===== Input =====

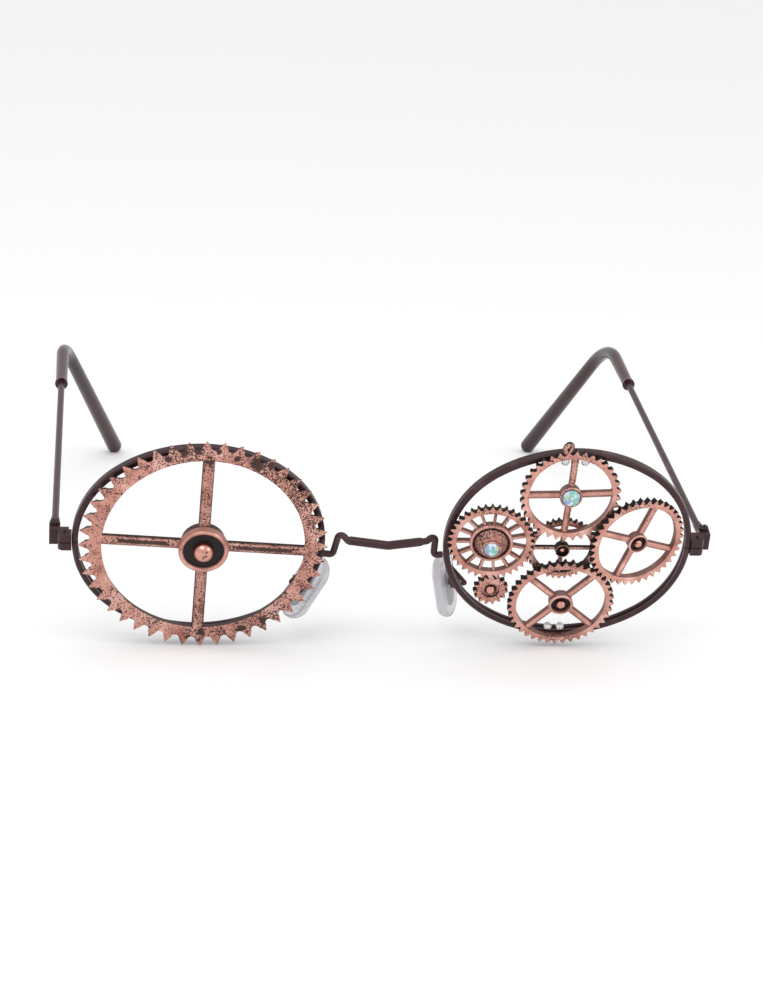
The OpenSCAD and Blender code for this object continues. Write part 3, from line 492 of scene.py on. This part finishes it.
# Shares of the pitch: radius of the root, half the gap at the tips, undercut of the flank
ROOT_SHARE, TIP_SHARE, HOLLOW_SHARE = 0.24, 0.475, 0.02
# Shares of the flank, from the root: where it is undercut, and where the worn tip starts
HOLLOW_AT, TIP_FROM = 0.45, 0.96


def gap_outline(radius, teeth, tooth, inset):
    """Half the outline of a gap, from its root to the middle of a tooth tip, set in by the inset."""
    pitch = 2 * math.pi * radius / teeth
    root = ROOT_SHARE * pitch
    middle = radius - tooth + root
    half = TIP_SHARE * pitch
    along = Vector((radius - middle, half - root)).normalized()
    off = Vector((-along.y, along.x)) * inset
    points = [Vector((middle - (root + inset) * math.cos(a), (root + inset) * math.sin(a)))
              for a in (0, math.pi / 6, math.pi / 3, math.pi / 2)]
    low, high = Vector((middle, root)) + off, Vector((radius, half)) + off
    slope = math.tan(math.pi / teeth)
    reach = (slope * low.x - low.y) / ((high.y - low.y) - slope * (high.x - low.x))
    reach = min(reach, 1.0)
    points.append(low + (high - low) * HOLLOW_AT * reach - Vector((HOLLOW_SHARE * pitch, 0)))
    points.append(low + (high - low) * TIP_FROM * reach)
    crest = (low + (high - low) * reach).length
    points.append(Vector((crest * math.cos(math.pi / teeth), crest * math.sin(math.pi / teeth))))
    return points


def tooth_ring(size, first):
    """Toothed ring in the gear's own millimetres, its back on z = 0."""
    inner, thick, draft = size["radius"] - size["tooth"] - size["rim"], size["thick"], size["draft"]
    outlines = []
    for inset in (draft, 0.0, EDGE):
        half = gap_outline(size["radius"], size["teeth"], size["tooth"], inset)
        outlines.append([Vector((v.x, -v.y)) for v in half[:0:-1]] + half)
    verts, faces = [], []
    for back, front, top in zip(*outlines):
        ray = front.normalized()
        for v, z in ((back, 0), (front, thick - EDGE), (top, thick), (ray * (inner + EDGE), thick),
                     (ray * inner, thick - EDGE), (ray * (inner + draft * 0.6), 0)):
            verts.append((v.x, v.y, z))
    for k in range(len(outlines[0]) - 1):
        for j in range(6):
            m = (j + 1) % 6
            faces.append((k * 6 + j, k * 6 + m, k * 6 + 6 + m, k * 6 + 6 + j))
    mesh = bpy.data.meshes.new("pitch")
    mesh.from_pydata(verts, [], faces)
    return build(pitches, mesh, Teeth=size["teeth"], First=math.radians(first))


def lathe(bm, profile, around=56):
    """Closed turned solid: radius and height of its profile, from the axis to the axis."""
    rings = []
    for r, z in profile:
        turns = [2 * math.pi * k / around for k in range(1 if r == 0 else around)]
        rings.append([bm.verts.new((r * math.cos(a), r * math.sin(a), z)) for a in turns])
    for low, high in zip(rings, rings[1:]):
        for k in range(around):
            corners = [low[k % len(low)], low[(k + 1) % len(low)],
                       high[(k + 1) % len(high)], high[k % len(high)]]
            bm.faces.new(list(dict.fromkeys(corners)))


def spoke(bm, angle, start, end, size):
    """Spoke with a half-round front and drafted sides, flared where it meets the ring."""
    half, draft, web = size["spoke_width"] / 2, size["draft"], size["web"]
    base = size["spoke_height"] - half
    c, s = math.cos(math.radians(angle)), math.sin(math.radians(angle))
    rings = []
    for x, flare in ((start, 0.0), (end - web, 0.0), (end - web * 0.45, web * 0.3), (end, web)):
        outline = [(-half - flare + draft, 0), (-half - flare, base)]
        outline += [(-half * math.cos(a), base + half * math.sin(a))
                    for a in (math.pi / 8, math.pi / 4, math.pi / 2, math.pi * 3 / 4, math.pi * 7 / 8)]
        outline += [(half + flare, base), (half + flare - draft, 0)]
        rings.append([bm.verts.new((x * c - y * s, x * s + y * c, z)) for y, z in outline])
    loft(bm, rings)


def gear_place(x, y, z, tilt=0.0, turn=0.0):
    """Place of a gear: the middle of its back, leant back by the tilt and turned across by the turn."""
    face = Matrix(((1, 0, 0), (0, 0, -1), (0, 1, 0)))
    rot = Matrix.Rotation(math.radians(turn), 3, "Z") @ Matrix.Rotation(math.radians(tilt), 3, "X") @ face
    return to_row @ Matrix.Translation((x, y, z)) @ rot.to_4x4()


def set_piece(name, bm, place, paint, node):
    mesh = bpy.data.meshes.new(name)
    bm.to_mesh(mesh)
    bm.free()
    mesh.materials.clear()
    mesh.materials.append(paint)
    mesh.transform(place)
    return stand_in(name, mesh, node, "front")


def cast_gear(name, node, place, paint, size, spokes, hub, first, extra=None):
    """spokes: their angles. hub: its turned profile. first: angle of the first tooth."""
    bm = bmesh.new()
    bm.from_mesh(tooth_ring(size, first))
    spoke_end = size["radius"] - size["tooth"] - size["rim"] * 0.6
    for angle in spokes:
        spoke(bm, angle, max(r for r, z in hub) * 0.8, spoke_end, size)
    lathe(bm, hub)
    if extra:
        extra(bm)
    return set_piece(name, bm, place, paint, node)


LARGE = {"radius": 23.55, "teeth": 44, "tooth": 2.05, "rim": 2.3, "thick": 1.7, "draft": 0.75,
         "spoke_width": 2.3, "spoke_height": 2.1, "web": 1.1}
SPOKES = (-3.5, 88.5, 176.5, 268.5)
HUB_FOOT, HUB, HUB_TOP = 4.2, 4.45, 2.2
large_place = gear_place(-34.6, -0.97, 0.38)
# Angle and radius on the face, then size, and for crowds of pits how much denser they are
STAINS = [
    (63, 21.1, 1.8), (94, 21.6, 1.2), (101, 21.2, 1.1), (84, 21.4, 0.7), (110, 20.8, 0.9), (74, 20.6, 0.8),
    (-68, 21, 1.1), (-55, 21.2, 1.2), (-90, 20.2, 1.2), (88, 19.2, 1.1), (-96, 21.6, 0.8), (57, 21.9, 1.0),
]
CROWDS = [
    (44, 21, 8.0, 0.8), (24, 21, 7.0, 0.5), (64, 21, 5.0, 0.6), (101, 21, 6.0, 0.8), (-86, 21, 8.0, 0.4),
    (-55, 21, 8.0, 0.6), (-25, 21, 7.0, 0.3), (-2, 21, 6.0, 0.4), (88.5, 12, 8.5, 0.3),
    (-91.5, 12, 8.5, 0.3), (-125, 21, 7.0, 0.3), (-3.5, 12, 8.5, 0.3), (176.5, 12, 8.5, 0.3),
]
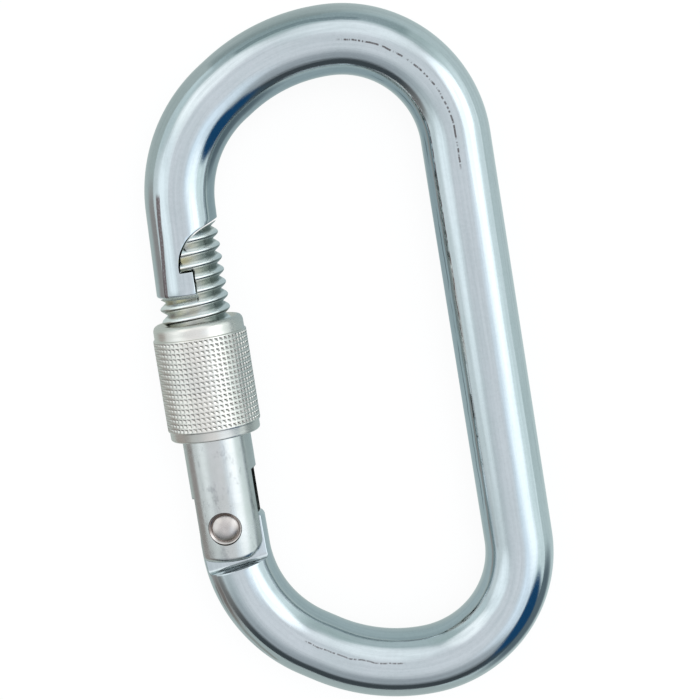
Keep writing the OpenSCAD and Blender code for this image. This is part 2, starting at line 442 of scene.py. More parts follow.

=====

- What the task asks -
Nothing should be changed: write out all of the data as is.

- Solution for this problem -
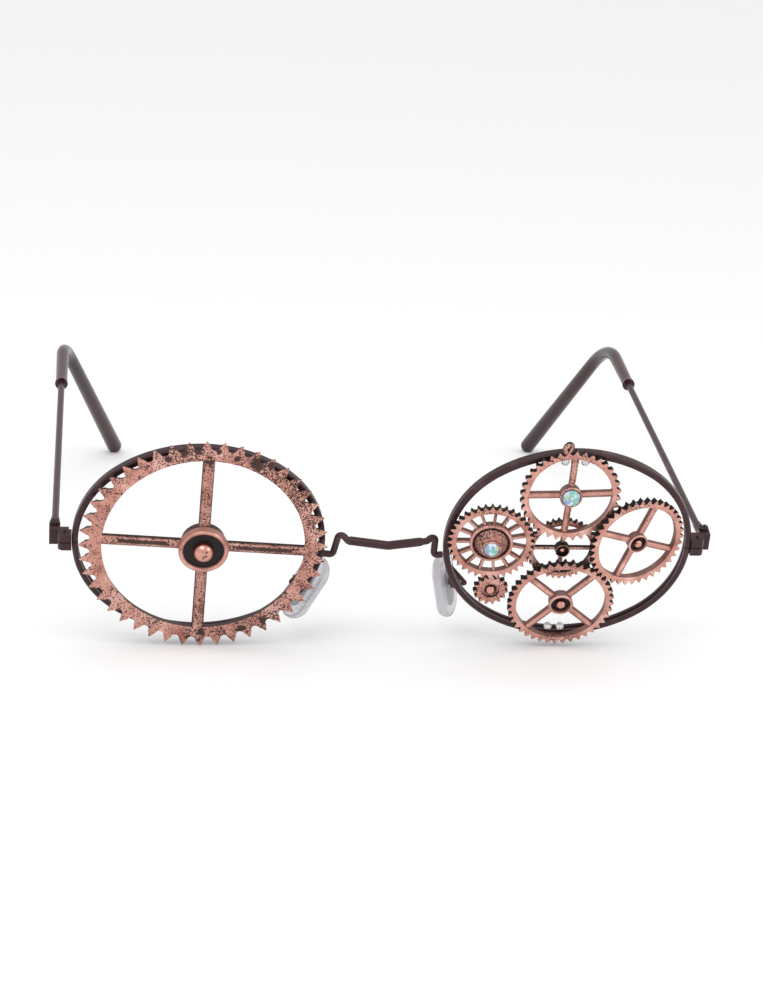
The OpenSCAD and Blender code for this object continues. Write part 3, from line 492 of scene.py on. This part finishes it.
# Shares of the pitch: radius of the root, half the gap at the tips, undercut of the flank
ROOT_SHARE, TIP_SHARE, HOLLOW_SHARE = 0.24, 0.475, 0.02
# Shares of the flank, from the root: where it is undercut, and where the worn tip starts
HOLLOW_AT, TIP_FROM = 0.45, 0.96


def gap_outline(radius, teeth, tooth, inset):
    """Half the outline of a gap, from its root to the middle of a tooth tip, set in by the inset."""
    pitch = 2 * math.pi * radius / teeth
    root = ROOT_SHARE * pitch
    middle = radius - tooth + root
    half = TIP_SHARE * pitch
    along = Vector((radius - middle, half - root)).normalized()
    off = Vector((-along.y, along.x)) * inset
    points = [Vector((middle - (root + inset) * math.cos(a), (root + inset) * math.sin(a)))
              for a in (0, math.pi / 6, math.pi / 3, math.pi / 2)]
    low, high = Vector((middle, root)) + off, Vector((radius, half)) + off
    slope = math.tan(math.pi / teeth)
    reach = (slope * low.x - low.y) / ((high.y - low.y) - slope * (high.x - low.x))
    reach = min(reach, 1.0)
    points.append(low + (high - low) * HOLLOW_AT * reach - Vector((HOLLOW_SHARE * pitch, 0)))
    points.append(low + (high - low) * TIP_FROM * reach)
    crest = (low + (high - low) * reach).length
    points.append(Vector((crest * math.cos(math.pi / teeth), crest * math.sin(math.pi / teeth))))
    return points


def tooth_ring(size, first):
    """Toothed ring in the gear's own millimetres, its back on z = 0."""
    inner, thick, draft = size["radius"] - size["tooth"] - size["rim"], size["thick"], size["draft"]
    outlines = []
    for inset in (draft, 0.0, EDGE):
        half = gap_outline(size["radius"], size["teeth"], size["tooth"], inset)
        outlines.append([Vector((v.x, -v.y)) for v in half[:0:-1]] + half)
    verts, faces = [], []
    for back, front, top in zip(*outlines):
        ray = front.normalized()
        for v, z in ((back, 0), (front, thick - EDGE), (top, thick), (ray * (inner + EDGE), thick),
                     (ray * inner, thick - EDGE), (ray * (inner + draft * 0.6), 0)):
            verts.append((v.x, v.y, z))
    for k in range(len(outlines[0]) - 1):
        for j in range(6):
            m = (j + 1) % 6
            faces.append((k * 6 + j, k * 6 + m, k * 6 + 6 + m, k * 6 + 6 + j))
    mesh = bpy.data.meshes.new("pitch")
    mesh.from_pydata(verts, [], faces)
    return build(pitches, mesh, Teeth=size["teeth"], First=math.radians(first))


def lathe(bm, profile, around=56):
    """Closed turned solid: radius and height of its profile, from the axis to the axis."""
    rings = []
    for r, z in profile:
        turns = [2 * math.pi * k / around for k in range(1 if r == 0 else around)]
        rings.append([bm.verts.new((r * math.cos(a), r * math.sin(a), z)) for a in turns])
    for low, high in zip(rings, rings[1:]):
        for k in range(around):
            corners = [low[k % len(low)], low[(k + 1) % len(low)],
                       high[(k + 1) % len(high)], high[k % len(high)]]
            bm.faces.new(list(dict.fromkeys(corners)))


def spoke(bm, angle, start, end, size):
    """Spoke with a half-round front and drafted sides, flared where it meets the ring."""
    half, draft, web = size["spoke_width"] / 2, size["draft"], size["web"]
    base = size["spoke_height"] - half
    c, s = math.cos(math.radians(angle)), math.sin(math.radians(angle))
    rings = []
    for x, flare in ((start, 0.0), (end - web, 0.0), (end - web * 0.45, web * 0.3), (end, web)):
        outline = [(-half - flare + draft, 0), (-half - flare, base)]
        outline += [(-half * math.cos(a), base + half * math.sin(a))
                    for a in (math.pi / 8, math.pi / 4, math.pi / 2, math.pi * 3 / 4, math.pi * 7 / 8)]
        outline += [(half + flare, base), (half + flare - draft, 0)]
        rings.append([bm.verts.new((x * c - y * s, x * s + y * c, z)) for y, z in outline])
    loft(bm, rings)


def gear_place(x, y, z, tilt=0.0, turn=0.0):
    """Place of a gear: the middle of its back, leant back by the tilt and turned across by the turn."""
    face = Matrix(((1, 0, 0), (0, 0, -1), (0, 1, 0)))
    rot = Matrix.Rotation(math.radians(turn), 3, "Z") @ Matrix.Rotation(math.radians(tilt), 3, "X") @ face
    return to_row @ Matrix.Translation((x, y, z)) @ rot.to_4x4()


def set_piece(name, bm, place, paint, node):
    mesh = bpy.data.meshes.new(name)
    bm.to_mesh(mesh)
    bm.free()
    mesh.materials.clear()
    mesh.materials.append(paint)
    mesh.transform(place)
    return stand_in(name, mesh, node, "front")


def cast_gear(name, node, place, paint, size, spokes, hub, first, extra=None):
    """spokes: their angles. hub: its turned profile. first: angle of the first tooth."""
    bm = bmesh.new()
    bm.from_mesh(tooth_ring(size, first))
    spoke_end = size["radius"] - size["tooth"] - size["rim"] * 0.6
    for angle in spokes:
        spoke(bm, angle, max(r for r, z in hub) * 0.8, spoke_end, size)
    lathe(bm, hub)
    if extra:
        extra(bm)
    return set_piece(name, bm, place, paint, node)


LARGE = {"radius": 23.55, "teeth": 44, "tooth": 2.05, "rim": 2.3, "thick": 1.7, "draft": 0.75,
         "spoke_width": 2.3, "spoke_height": 2.1, "web": 1.1}
SPOKES = (-3.5, 88.5, 176.5, 268.5)
HUB_FOOT, HUB, HUB_TOP = 4.2, 4.45, 2.2
large_place = gear_place(-34.6, -0.97, 0.38)
# Angle and radius on the face, then size, and for crowds of pits how much denser they are
STAINS = [
    (63, 21.1, 1.8), (94, 21.6, 1.2), (101, 21.2, 1.1), (84, 21.4, 0.7), (110, 20.8, 0.9), (74, 20.6, 0.8),
    (-68, 21, 1.1), (-55, 21.2, 1.2), (-90, 20.2, 1.2), (88, 19.2, 1.1), (-96, 21.6, 0.8), (57, 21.9, 1.0),
]
CROWDS = [
    (44, 21, 8.0, 0.8), (24, 21, 7.0, 0.5), (64, 21, 5.0, 0.6), (101, 21, 6.0, 0.8), (-86, 21, 8.0, 0.4),
    (-55, 21, 8.0, 0.6), (-25, 21, 7.0, 0.3), (-2, 21, 6.0, 0.4), (88.5, 12, 8.5, 0.3),
    (-91.5, 12, 8.5, 0.3), (-125, 21, 7.0, 0.3), (-3.5, 12, 8.5, 0.3), (176.5, 12, 8.5, 0.3),
]
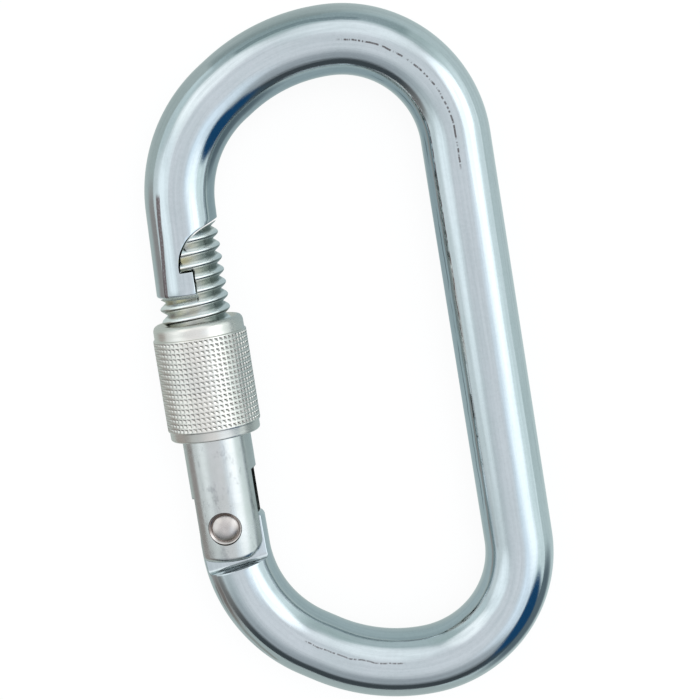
Keep writing the OpenSCAD and Blender code for this image. This is part 2, starting at line 442 of scene.py. More parts follow.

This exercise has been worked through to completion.